Description of the task —
Give back only the lines in the records below from the one with "buildBaseCase()" to the one with "bpy.context.scene.collection.objects.link(empty)", both inclusive, word for word.

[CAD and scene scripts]
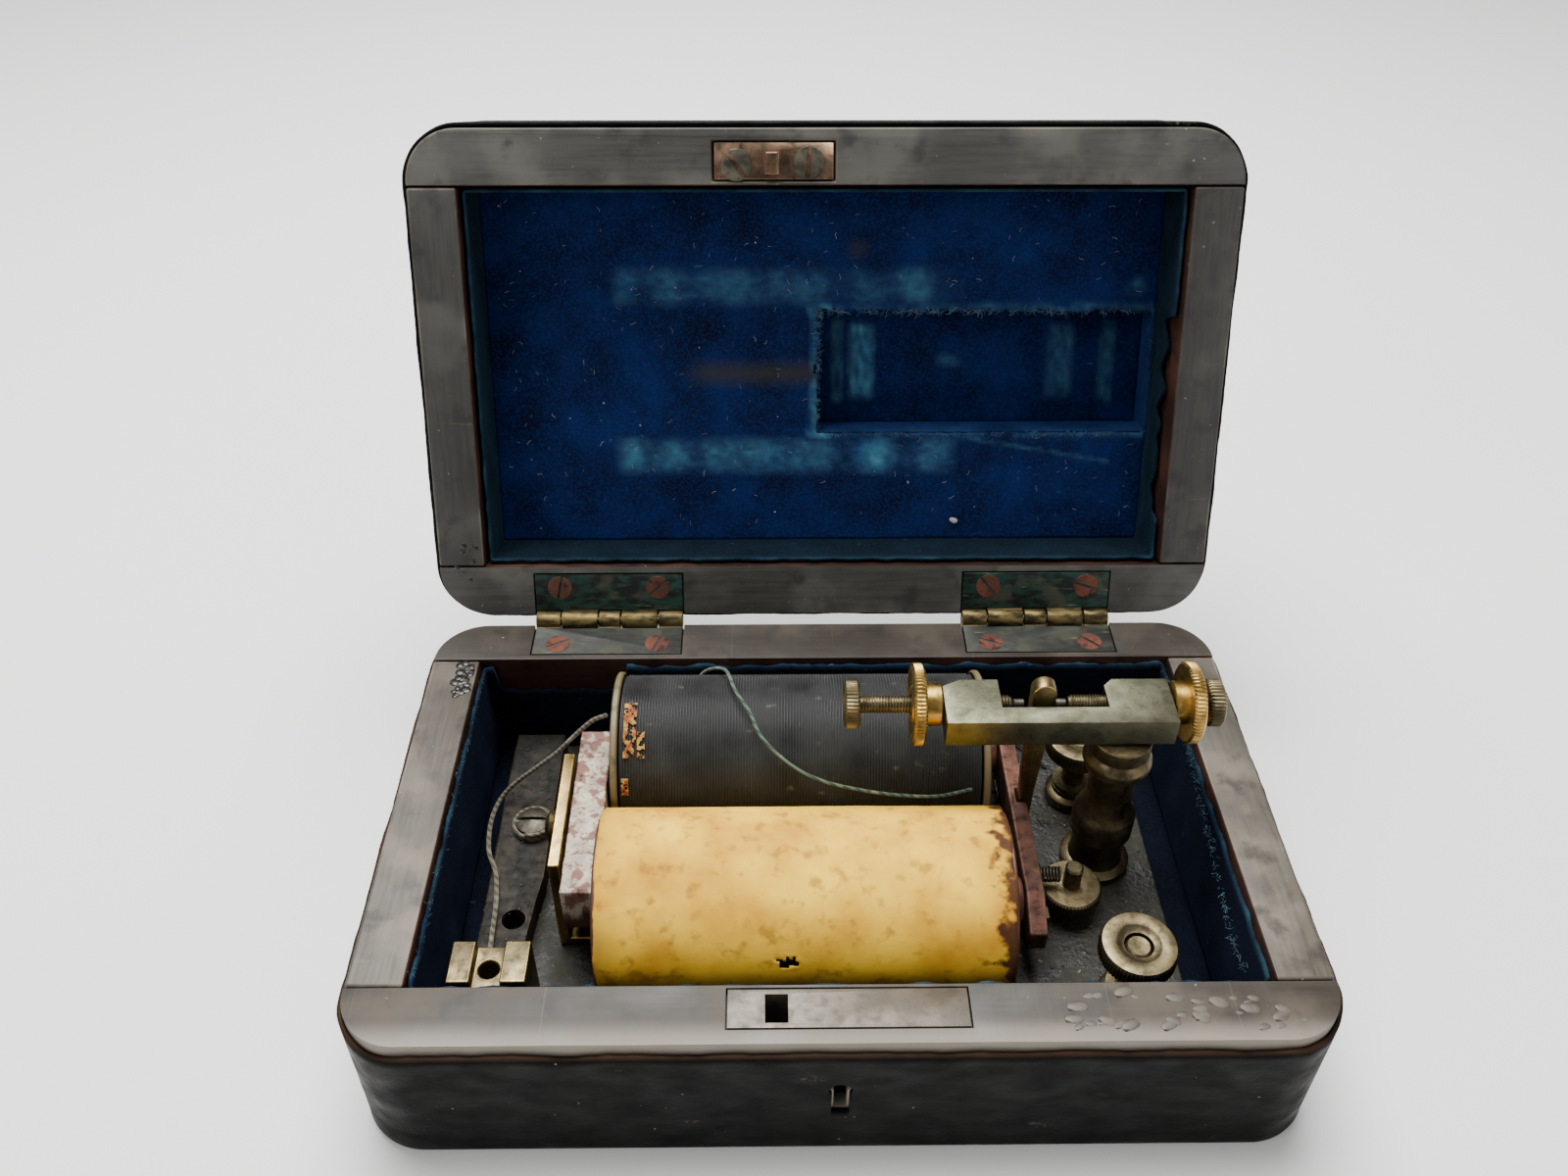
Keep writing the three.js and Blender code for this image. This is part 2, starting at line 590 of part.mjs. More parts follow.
function buildWires() {
  const broken = [[-24.5, 33.4, 25], [-22, 30.5, 30.6], [-18.4, 24, 36.9],
    [-16.5, 17, 38.7], [-13.9, 12.2, 38],
    [-12.3, 8.7, 36.5], [-9.8, 6.2, 34.9], [-6.1, 4, 32.9], [-1.5, 2.6, 31.2], [3.5, 1.8, 30.2],
    [8.4, 1.2, 29.6], [13.5, 0.8, 29.3], [18.5, 0.9, 29.2], [23.9, 1.6, 30.1]]
  add('coil_wire', wire(broken, wireRadius, 30), 0x5c7a54, 0.8)
  const lead = [[-38.8, 13.5, 36.2], [-41.5, 14.3, 34], [-45, 14.5, 30],
    [-48.5, 14.8, 25.5], [-53, 15.6, 20.5],
    [-57.5, 15.8, 16], [-60.2, 14.2, 13.4], [-61.2, 9.5, 12.9], [-60.6, 3, 12.9], [-58.6, -2, 12.9],
    [-57.6, -8, 12.9], [-57.2, -16, 12.9], [-56.6, -24.8, 13.6]]
  add('lead_wire', wire(lead, wireRadius, 28), 0x5a4a30, 0.8)
  const rear = [[-30, 33.3, 23], [-14, 33.3, 21], [4, 33.3, 18.6], [20, 33.2, 15.8], [32, 31.3, 13.4],
    [38.5, 27, 12.9], [42.2, 22.3, 12.9]]
  add('rear_wire', wire(rear, wireRadius, 22), 0x2a2723, 0.8)
}

buildBaseCase()
buildLock()
buildHinges()
buildLid()
buildBed()
buildYoke()
buildCoil('front', coilFrontY, true)
buildCoil('rear', coilRearY, false)
buildArmature()
buildBridge()
const leverFaceLeft = leverMiddle - leverTopWidth / 2
const leverFaceRight = leverMiddle + leverTopWidth / 2
buildContact('left', -1, -bridgeLeft, -(leverFaceLeft - leverTravel - gap), -14.7, -4.2)
buildContact('right', 1, bridgeRight, leverFaceRight + gap, 57.3, 60.9)
buildTerminals()
buildWires()

export default part
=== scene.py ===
import math
import random

import bmesh
import bpy
from mathutils import Matrix, Vector, noise


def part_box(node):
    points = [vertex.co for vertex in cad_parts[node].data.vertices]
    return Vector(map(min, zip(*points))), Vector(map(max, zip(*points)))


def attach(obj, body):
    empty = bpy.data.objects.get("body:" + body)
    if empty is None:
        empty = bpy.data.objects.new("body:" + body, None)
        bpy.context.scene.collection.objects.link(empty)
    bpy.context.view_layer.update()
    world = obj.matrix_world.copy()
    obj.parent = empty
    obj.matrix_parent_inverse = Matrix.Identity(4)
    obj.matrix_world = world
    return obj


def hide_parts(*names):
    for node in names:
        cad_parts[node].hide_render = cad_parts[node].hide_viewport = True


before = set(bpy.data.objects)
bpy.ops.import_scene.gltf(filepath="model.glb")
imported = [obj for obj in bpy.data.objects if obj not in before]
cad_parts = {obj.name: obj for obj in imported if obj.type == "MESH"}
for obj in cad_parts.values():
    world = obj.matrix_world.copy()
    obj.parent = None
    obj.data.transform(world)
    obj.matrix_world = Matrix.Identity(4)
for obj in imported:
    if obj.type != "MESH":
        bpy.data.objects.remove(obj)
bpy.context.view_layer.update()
MM = 0.001
scene = bpy.context.scene


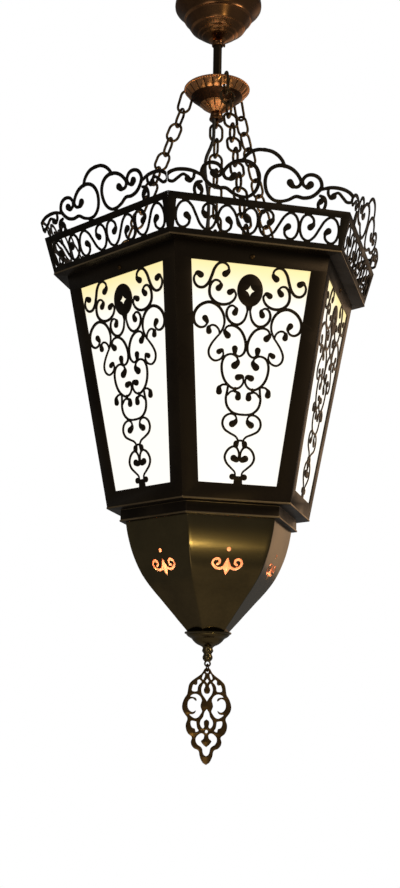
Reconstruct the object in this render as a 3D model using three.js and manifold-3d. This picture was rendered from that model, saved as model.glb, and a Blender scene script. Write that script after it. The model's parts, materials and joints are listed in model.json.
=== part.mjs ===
// Hexagonal pendant lantern: pierced sheet-metal sides over opal glass, a cresting of open
// scrolls, a six-sided bowl with a pierced drop below it, and three chains up to a fluted dish.
// Millimetres, +Z up. The origin is the middle of the ceiling plate's top face, so all heights
// are negative. A corner radius runs from the axis to a corner of the hexagon.
import * as THREE from "three";
import { mergeVertices } from "three/addons/utils/BufferGeometryUtils.js";
import Module from "manifold-3d";

const wasm = await Module();
wasm.setup();

const SIDES = 6;
const SIXTH = (2 * Math.PI) / SIDES;
const APOTHEM = Math.cos(Math.PI / SIDES); // distance to a side's middle for a corner radius of 1
const SEAT = 0.3; // gap kept between pieces that rest on or fit into each other

// Ceiling plate, hook and link
const plateRadius = 38;
const plateThickness = 3;
const plateScrewCircle = 26;
const plateScrewHole = 2.6;
const hookWire = 2.2;
const hookRadius = 7;
const hookFlangeRadius = 8;
const hookFlange = 2.5;
const linkLength = 24; // between the wire centres at the suspension link's two ends
const rodEyeRadius = 7;
const rodEyeTenon = 12; // how far its neck goes into the rod

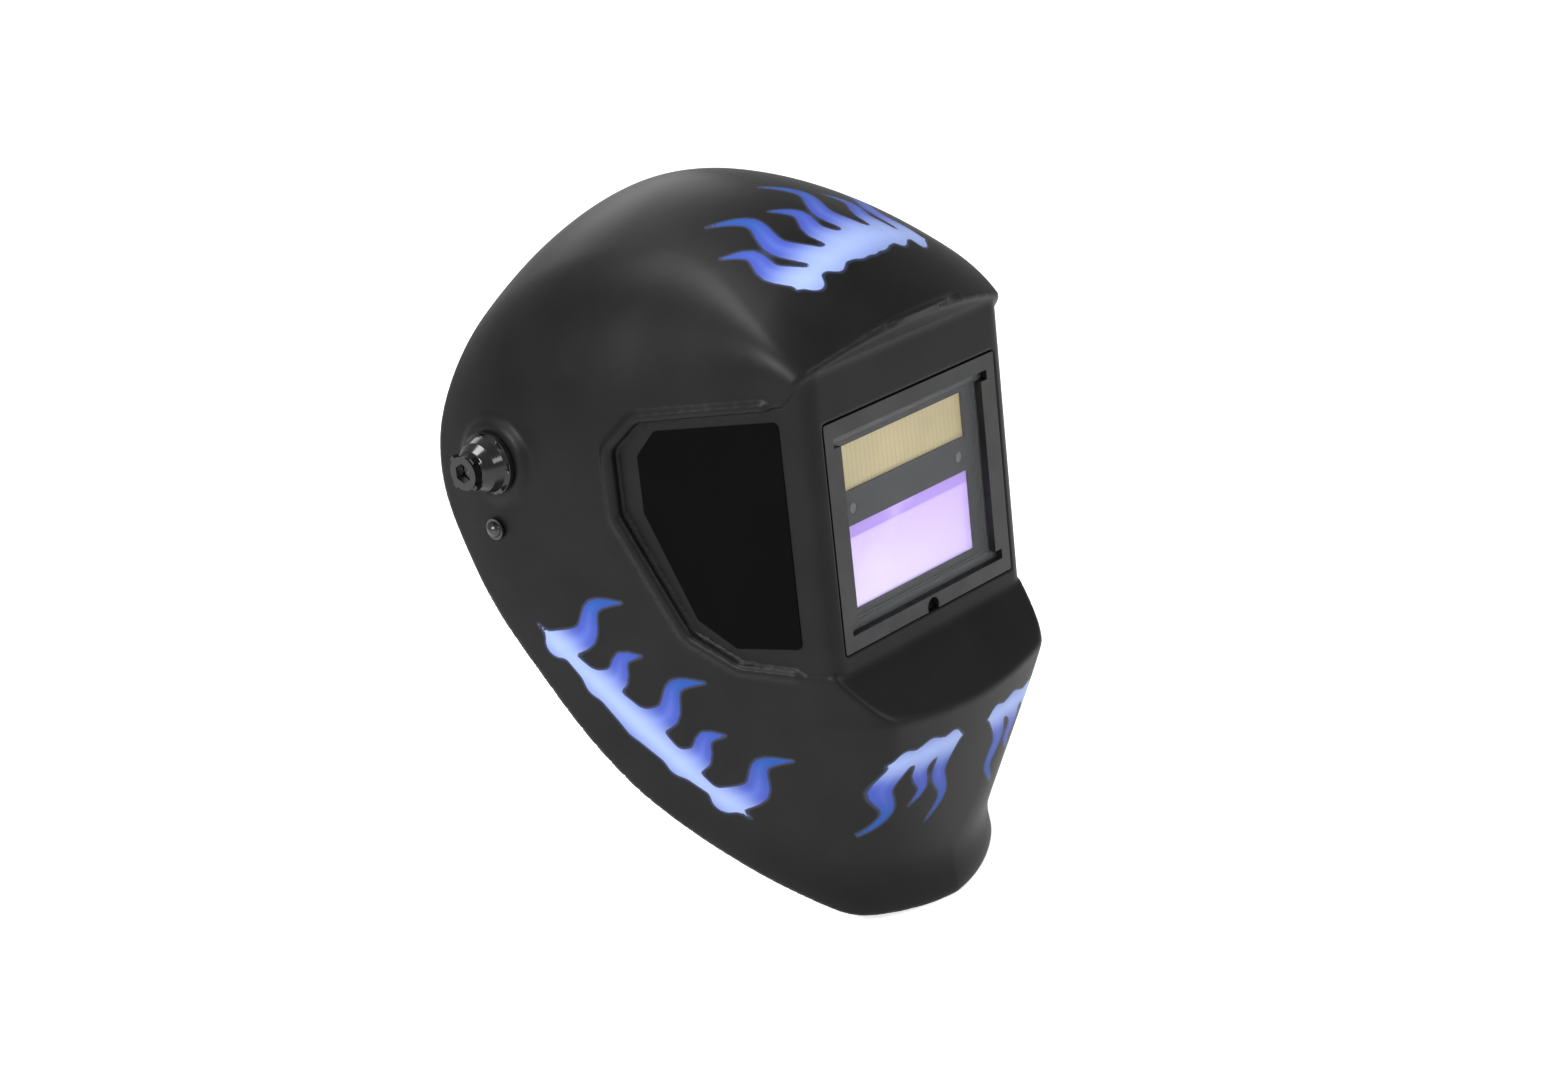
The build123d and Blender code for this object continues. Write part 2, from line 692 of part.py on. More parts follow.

Answer to this exercise —
buildBaseCase()
buildLock()
buildHinges()
buildLid()
buildBed()
buildYoke()
buildCoil('front', coilFrontY, true)
buildCoil('rear', coilRearY, false)
buildArmature()
buildBridge()
const leverFaceLeft = leverMiddle - leverTopWidth / 2
const leverFaceRight = leverMiddle + leverTopWidth / 2
buildContact('left', -1, -bridgeLeft, -(leverFaceLeft - leverTravel - gap), -14.7, -4.2)
buildContact('right', 1, bridgeRight, leverFaceRight + gap, 57.3, 60.9)
buildTerminals()
buildWires()

export default part
=== scene.py ===
import math
import random

import bmesh
import bpy
from mathutils import Matrix, Vector, noise


def part_box(node):
    points = [vertex.co for vertex in cad_parts[node].data.vertices]
    return Vector(map(min, zip(*points))), Vector(map(max, zip(*points)))


def attach(obj, body):
    empty = bpy.data.objects.get("body:" + body)
    if empty is None:
        empty = bpy.data.objects.new("body:" + body, None)
        bpy.context.scene.collection.objects.link(empty)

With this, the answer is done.